Comment avez vécu l’expérience d’un premier film au Festival de Cannes ?
C’est incroyable ! C’est un rêve devenu réalité. Cela valait la peine de faire un film. Cannes est le meilleur cadre possible pour présenter ce film en avant-première et revoir tous mes acteurs et mon équipe. C’est merveilleux !


Le Festival de Cannes est-il comme vous l’imaginiez ?
Je n’avais pas regardé beaucoup de vidéos de Cannes car je voulais en faire une première expérience à l’aveugle. Il s’avère que c’est comme je me l’imaginais, mais en plus gros, beaucoup plus gros et je ne savais pas que c’était si énorme. Tout le monde est tellement gentil, tout le monde s’intéresse au cinéma et c’est génial. C’est le temple du cinéma.
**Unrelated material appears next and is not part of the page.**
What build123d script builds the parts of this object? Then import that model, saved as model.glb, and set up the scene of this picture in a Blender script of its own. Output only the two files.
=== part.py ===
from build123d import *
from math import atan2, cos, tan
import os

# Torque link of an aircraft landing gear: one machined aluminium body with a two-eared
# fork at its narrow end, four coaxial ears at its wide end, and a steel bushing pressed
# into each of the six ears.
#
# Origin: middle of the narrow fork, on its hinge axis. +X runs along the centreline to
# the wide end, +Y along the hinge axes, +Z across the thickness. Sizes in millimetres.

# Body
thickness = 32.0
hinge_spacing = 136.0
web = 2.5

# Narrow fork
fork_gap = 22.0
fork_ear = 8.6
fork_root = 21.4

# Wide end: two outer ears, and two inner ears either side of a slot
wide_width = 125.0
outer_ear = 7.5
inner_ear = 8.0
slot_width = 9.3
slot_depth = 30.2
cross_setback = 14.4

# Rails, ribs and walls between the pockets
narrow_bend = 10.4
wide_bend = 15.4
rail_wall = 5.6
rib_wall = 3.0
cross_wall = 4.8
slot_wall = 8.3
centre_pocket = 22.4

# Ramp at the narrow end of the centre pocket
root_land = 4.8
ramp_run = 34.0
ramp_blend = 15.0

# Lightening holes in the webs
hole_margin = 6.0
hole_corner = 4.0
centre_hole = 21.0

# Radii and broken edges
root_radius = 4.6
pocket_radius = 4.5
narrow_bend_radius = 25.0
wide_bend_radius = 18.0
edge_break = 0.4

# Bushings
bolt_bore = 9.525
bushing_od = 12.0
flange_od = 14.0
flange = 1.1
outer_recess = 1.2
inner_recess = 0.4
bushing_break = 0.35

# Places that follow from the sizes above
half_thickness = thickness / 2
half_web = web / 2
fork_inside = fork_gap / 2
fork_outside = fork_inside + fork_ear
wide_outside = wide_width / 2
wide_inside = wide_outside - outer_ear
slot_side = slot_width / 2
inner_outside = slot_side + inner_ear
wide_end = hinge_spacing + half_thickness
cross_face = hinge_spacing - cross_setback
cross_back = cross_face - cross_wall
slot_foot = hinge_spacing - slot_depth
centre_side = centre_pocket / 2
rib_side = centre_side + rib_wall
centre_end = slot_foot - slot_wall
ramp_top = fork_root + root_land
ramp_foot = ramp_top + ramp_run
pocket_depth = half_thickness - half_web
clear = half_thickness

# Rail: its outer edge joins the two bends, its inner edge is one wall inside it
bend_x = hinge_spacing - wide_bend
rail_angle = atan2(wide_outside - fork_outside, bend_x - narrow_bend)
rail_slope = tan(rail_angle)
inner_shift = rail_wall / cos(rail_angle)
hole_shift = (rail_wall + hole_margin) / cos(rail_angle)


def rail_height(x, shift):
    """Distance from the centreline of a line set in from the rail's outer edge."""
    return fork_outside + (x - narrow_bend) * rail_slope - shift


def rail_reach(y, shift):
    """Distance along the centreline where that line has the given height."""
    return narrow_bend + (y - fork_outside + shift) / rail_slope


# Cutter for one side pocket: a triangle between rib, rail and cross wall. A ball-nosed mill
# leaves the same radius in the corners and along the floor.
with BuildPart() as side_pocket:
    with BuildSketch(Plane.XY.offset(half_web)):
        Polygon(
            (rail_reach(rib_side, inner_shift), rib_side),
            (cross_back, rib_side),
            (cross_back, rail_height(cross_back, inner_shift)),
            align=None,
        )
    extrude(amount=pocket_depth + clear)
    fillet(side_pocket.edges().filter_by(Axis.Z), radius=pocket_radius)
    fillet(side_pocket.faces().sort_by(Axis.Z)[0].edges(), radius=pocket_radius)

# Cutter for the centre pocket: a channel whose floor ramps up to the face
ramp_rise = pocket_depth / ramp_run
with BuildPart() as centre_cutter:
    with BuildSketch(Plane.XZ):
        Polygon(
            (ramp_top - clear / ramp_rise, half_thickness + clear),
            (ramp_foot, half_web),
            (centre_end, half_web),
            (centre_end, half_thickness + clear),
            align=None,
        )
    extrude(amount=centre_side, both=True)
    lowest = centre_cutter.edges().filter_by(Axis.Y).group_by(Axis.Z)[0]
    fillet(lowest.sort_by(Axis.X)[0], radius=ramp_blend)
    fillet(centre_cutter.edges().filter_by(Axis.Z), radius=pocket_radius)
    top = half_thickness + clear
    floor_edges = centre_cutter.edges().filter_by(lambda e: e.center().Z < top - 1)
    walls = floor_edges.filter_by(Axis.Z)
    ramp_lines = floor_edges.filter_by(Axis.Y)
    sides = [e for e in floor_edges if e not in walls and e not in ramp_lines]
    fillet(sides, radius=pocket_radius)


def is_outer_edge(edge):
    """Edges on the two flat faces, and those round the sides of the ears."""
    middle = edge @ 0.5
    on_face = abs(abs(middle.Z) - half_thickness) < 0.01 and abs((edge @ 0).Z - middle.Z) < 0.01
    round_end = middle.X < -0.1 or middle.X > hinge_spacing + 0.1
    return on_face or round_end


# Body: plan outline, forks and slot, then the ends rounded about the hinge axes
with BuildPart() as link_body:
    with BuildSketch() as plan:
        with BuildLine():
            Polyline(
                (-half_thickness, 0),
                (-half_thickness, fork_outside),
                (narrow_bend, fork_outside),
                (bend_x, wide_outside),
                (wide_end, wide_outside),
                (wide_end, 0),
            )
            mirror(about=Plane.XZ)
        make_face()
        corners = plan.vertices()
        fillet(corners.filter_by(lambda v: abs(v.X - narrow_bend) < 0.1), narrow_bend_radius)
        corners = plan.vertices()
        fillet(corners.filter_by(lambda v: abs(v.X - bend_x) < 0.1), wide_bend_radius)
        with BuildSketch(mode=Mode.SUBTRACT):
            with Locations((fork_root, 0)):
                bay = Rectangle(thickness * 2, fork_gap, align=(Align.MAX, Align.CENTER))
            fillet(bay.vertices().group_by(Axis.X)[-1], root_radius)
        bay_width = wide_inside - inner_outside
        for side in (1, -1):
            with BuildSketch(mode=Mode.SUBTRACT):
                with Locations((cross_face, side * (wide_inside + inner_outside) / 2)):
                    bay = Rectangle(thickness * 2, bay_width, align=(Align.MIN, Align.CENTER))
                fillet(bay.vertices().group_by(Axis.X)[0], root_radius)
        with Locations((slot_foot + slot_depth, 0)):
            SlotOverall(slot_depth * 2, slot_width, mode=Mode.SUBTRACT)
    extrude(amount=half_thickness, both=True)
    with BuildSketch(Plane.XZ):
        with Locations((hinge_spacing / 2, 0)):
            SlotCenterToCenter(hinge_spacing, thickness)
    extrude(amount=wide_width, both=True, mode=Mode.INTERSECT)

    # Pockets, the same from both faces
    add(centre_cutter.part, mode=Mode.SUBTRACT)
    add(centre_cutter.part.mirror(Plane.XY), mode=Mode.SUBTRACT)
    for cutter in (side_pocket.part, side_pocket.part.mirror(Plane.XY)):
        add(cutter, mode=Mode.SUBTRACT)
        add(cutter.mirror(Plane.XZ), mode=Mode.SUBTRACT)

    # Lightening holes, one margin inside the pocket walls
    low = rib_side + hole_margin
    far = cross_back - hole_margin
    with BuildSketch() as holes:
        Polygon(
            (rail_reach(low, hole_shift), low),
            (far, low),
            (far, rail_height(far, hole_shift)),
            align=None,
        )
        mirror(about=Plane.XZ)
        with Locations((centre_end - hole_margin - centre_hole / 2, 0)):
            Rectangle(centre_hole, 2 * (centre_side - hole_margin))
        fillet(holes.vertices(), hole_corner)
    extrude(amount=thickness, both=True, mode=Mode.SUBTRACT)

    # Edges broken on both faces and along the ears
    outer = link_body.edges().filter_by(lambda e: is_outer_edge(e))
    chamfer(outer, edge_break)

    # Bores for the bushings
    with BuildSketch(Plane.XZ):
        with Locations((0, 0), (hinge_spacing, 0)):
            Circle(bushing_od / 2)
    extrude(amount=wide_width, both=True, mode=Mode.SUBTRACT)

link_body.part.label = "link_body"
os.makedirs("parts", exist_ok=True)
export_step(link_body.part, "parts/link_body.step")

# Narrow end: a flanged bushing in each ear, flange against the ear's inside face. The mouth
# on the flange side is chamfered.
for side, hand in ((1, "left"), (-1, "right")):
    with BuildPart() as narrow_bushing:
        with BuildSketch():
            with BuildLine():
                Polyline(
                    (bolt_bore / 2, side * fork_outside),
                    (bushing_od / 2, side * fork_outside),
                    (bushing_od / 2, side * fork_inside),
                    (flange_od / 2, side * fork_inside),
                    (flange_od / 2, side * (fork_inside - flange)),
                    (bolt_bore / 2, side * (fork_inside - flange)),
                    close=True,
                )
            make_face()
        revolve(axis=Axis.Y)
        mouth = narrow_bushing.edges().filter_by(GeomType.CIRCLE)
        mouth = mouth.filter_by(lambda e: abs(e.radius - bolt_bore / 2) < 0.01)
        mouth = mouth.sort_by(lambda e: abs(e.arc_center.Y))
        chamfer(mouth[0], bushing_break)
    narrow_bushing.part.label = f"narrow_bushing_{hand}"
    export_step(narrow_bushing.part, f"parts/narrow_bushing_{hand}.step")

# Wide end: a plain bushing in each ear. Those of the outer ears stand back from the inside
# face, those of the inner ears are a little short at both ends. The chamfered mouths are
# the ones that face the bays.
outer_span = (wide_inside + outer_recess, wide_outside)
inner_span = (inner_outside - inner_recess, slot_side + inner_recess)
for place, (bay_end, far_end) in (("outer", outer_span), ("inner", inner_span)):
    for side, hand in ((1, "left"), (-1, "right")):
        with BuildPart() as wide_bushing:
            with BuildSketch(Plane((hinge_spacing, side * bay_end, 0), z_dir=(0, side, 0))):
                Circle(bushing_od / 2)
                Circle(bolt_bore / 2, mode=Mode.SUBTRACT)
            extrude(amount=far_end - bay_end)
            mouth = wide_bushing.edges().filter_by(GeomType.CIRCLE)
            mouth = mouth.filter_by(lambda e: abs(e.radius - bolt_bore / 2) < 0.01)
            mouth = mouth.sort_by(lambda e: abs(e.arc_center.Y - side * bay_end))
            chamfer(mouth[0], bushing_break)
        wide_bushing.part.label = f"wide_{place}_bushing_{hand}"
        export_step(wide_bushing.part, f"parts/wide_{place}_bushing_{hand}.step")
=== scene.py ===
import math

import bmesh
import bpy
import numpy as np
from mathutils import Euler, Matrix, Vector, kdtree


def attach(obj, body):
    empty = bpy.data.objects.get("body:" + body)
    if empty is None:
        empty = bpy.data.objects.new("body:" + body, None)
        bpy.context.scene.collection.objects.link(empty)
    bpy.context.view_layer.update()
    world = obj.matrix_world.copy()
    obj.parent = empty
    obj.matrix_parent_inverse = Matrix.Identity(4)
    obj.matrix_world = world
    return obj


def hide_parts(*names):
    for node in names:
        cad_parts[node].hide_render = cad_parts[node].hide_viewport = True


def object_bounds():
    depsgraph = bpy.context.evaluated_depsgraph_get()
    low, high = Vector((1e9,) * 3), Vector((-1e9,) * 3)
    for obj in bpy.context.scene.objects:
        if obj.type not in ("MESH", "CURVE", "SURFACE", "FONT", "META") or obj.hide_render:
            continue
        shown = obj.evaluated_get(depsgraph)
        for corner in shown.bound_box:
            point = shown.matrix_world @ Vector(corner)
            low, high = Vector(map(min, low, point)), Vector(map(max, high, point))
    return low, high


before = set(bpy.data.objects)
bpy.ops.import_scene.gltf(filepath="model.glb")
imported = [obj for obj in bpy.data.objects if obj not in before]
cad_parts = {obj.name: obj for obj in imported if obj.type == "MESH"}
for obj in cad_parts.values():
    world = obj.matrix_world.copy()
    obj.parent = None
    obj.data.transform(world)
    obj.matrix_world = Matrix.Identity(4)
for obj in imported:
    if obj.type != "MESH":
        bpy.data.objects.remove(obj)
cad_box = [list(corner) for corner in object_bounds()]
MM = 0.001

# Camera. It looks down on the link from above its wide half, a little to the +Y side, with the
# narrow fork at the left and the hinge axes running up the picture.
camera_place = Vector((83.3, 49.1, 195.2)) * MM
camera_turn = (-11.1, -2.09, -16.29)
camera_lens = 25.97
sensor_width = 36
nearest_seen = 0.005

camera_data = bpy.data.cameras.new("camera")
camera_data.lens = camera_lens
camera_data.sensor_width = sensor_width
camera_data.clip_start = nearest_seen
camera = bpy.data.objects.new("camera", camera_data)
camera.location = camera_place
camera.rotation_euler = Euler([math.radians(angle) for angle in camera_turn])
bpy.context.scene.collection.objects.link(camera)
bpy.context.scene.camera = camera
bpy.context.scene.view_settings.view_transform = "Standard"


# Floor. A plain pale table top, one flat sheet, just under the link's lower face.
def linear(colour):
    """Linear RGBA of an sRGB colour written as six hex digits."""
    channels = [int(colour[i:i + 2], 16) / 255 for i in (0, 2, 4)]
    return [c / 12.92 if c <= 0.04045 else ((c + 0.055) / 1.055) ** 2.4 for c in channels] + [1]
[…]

Voyez-vous beaucoup de films ?
Je regarde tous les films, de toutes les époques, de tous les pays, de tous les types de réalisateurs. Le cinéma est essentiel pour tout le monde et surtout pour les cinéastes. Il faut tout voir !


Quels sont les genres de cinéma que vous préférez ?
La nouvelle vague japonaise des années soixante est mon cinéma préféré. J’aime vraiment le Japon. J’aime aussi le vieux cinéma britannique comme celui David Lean, le cinéma français, italien, suédois, américain… Je regarde beaucoup de films. J’adore le cinéma. Aux États-Unis, la chaîne Criterion est mon truc préféré de tous les temps !


Avez-vous déjà commencé à travailler sur votre prochain long-métrage ?
Oui. Il sera similaire au premier. Il s’agira encore d’action et d’aventure. C’est un film d’époque qui se déroule en Grande-Bretagne et qui sera peut-être tourné en Nouvelle-Zélande.


Quels sont vos attentes pour RIDDLE OF FIRE ?
J’espère juste que les gens l’aimeront, qu’ils pourront s’y identifier et l’apprécieront pour son côté amusant et drôle sans le prendre trop au sérieux.